### WHAT IS BEING ASKED
Each record below is to be reproduced without any change.

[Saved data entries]
********************
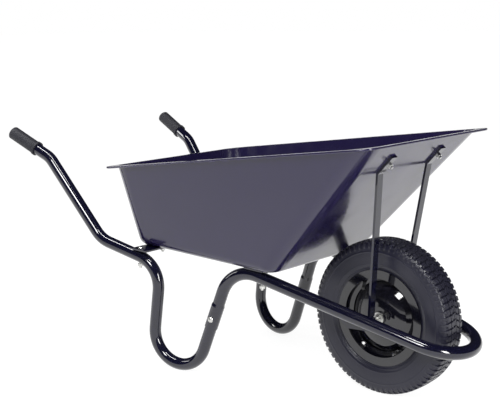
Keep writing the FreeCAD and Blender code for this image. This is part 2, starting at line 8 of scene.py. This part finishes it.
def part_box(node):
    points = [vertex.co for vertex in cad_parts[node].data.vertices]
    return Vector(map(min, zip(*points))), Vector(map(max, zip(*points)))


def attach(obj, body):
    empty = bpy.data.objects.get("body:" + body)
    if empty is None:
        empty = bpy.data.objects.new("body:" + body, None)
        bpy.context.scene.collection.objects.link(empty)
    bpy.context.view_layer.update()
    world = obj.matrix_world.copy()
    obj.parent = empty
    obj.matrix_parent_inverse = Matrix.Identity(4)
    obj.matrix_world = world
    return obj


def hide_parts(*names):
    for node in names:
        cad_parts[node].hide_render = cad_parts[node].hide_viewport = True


# Looks of the builder's wheelbarrow, in metres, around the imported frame.

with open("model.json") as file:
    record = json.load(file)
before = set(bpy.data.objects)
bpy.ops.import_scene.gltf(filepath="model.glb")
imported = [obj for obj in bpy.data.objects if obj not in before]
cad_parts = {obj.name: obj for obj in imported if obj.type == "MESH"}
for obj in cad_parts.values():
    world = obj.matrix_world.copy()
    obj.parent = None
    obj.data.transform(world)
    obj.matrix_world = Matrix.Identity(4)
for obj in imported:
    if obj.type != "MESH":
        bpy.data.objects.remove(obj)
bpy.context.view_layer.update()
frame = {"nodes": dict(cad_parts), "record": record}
parts = frame["nodes"]

# ---- places taken from the frame ----

tyre_low, tyre_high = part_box("tyre")
wheel_centre = (tyre_low + tyre_high) / 2
wheel_radius = (tyre_high.z - tyre_low.z) / 2
tyre_half = (tyre_high.y - tyre_low.y) / 2
rim_low, rim_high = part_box("wheel_rim")
flange_radius = (rim_high.z - rim_low.z) / 2
rim_half = (rim_high.y - rim_low.y) / 2

# ---- sizes of the detail ----

TREAD_DEPTH = 0.0042
BEAD_RADIUS_INSIDE = 0.0175
SHOULDER_LUGS = 76
CENTRE_BLOCKS = 76
TURNED_STEPS = 144


# ---- shader helpers ----

def new_tree(name, inputs, outputs):
    tree = bpy.data.node_groups.new(name, "ShaderNodeTree")
    for label, kind, value in inputs:
        made = tree.interface.new_socket(label, in_out="INPUT", socket_type=kind)
        if value is not None:
            made.default_value = value
    for label, kind in outputs:
        tree.interface.new_socket(label, in_out="OUTPUT", socket_type=kind)
    return tree, tree.nodes.new("NodeGroupInput"), tree.nodes.new("NodeGroupOutput")


def noise(tree, vector, scale, detail=3.0):
    node = tree.nodes.new("ShaderNodeTexNoise")
    node.inputs["Detail"].default_value = detail
    tree.links.new(vector, node.inputs["Vector"])
    if isinstance(scale, (int, float)):
        node.inputs["Scale"].default_value = scale
    else:
        tree.links.new(scale, node.inputs["Scale"])
    return node.outputs["Fac"]


def remap(tree, value, low, high, to_low=0.0, to_high=1.0):
    node = tree.nodes.new("ShaderNodeMapRange")
    node.inputs["From Min"].default_value = low
    node.inputs["From Max"].default_value = high
    tree.links.new(value, node.inputs["Value"])
    for label, target in (("To Min", to_low), ("To Max", to_high)):
        if isinstance(target, (int, float)):
            node.inputs[label].default_value = target
        else:
            tree.links.new(target, node.inputs[label])
    return node.outputs["Result"]


def sums(tree, operation, a, b):
    node = tree.nodes.new("ShaderNodeMath")
    node.operation = operation
    for i, value in enumerate((a, b)):
        if isinstance(value, (int, float)):
            node.inputs[i].default_value = value
        else:
            tree.links.new(value, node.inputs[i])
    return node.outputs[0]


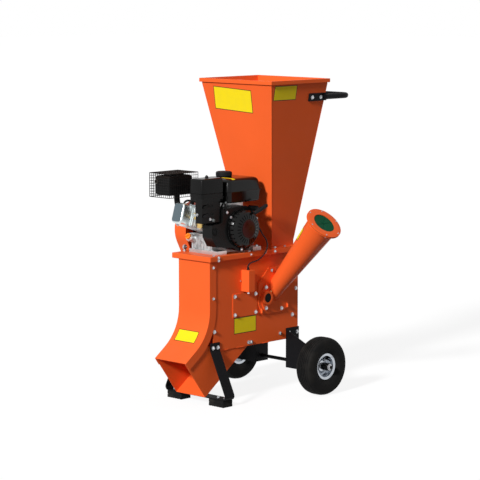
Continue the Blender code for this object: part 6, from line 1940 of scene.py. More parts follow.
********************
### ANSWER FOR THIS EXERCISE
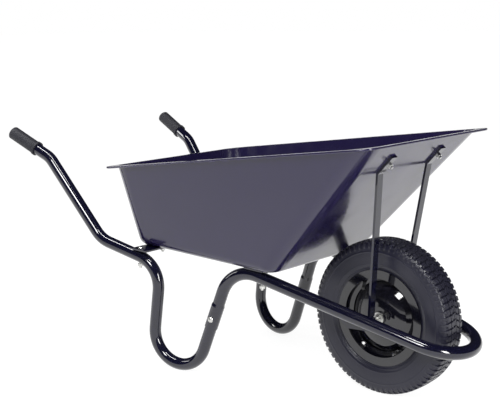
Keep writing the FreeCAD and Blender code for this image. This is part 2, starting at line 8 of scene.py. This part finishes it.
def part_box(node):
    points = [vertex.co for vertex in cad_parts[node].data.vertices]
    return Vector(map(min, zip(*points))), Vector(map(max, zip(*points)))


def attach(obj, body):
    empty = bpy.data.objects.get("body:" + body)
    if empty is None:
        empty = bpy.data.objects.new("body:" + body, None)
        bpy.context.scene.collection.objects.link(empty)
    bpy.context.view_layer.update()
    world = obj.matrix_world.copy()
    obj.parent = empty
    obj.matrix_parent_inverse = Matrix.Identity(4)
    obj.matrix_world = world
    return obj


def hide_parts(*names):
    for node in names:
        cad_parts[node].hide_render = cad_parts[node].hide_viewport = True


# Looks of the builder's wheelbarrow, in metres, around the imported frame.

with open("model.json") as file:
    record = json.load(file)
before = set(bpy.data.objects)
bpy.ops.import_scene.gltf(filepath="model.glb")
imported = [obj for obj in bpy.data.objects if obj not in before]
cad_parts = {obj.name: obj for obj in imported if obj.type == "MESH"}
for obj in cad_parts.values():
    world = obj.matrix_world.copy()
    obj.parent = None
    obj.data.transform(world)
    obj.matrix_world = Matrix.Identity(4)
for obj in imported:
    if obj.type != "MESH":
        bpy.data.objects.remove(obj)
bpy.context.view_layer.update()
frame = {"nodes": dict(cad_parts), "record": record}
parts = frame["nodes"]

# ---- places taken from the frame ----

tyre_low, tyre_high = part_box("tyre")
wheel_centre = (tyre_low + tyre_high) / 2
wheel_radius = (tyre_high.z - tyre_low.z) / 2
tyre_half = (tyre_high.y - tyre_low.y) / 2
rim_low, rim_high = part_box("wheel_rim")
flange_radius = (rim_high.z - rim_low.z) / 2
rim_half = (rim_high.y - rim_low.y) / 2

# ---- sizes of the detail ----

TREAD_DEPTH = 0.0042
BEAD_RADIUS_INSIDE = 0.0175
SHOULDER_LUGS = 76
CENTRE_BLOCKS = 76
TURNED_STEPS = 144


# ---- shader helpers ----

def new_tree(name, inputs, outputs):
    tree = bpy.data.node_groups.new(name, "ShaderNodeTree")
    for label, kind, value in inputs:
        made = tree.interface.new_socket(label, in_out="INPUT", socket_type=kind)
        if value is not None:
            made.default_value = value
    for label, kind in outputs:
        tree.interface.new_socket(label, in_out="OUTPUT", socket_type=kind)
    return tree, tree.nodes.new("NodeGroupInput"), tree.nodes.new("NodeGroupOutput")


def noise(tree, vector, scale, detail=3.0):
    node = tree.nodes.new("ShaderNodeTexNoise")
    node.inputs["Detail"].default_value = detail
    tree.links.new(vector, node.inputs["Vector"])
    if isinstance(scale, (int, float)):
        node.inputs["Scale"].default_value = scale
    else:
        tree.links.new(scale, node.inputs["Scale"])
    return node.outputs["Fac"]


def remap(tree, value, low, high, to_low=0.0, to_high=1.0):
    node = tree.nodes.new("ShaderNodeMapRange")
    node.inputs["From Min"].default_value = low
    node.inputs["From Max"].default_value = high
    tree.links.new(value, node.inputs["Value"])
    for label, target in (("To Min", to_low), ("To Max", to_high)):
        if isinstance(target, (int, float)):
            node.inputs[label].default_value = target
        else:
            tree.links.new(target, node.inputs[label])
    return node.outputs["Result"]


def sums(tree, operation, a, b):
    node = tree.nodes.new("ShaderNodeMath")
    node.operation = operation
    for i, value in enumerate((a, b)):
        if isinstance(value, (int, float)):
            node.inputs[i].default_value = value
        else:
            tree.links.new(value, node.inputs[i])
    return node.outputs[0]


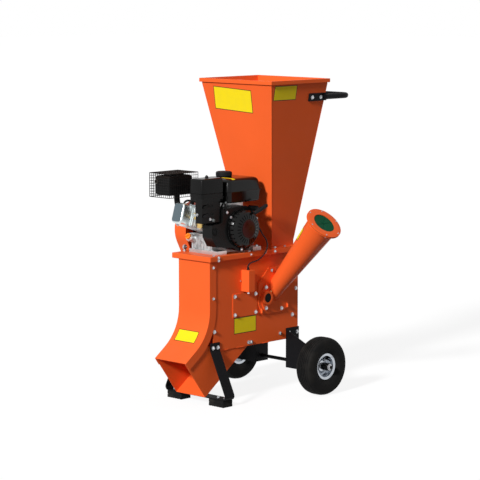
Continue the Blender code for this object: part 6, from line 1940 of scene.py. More parts follow.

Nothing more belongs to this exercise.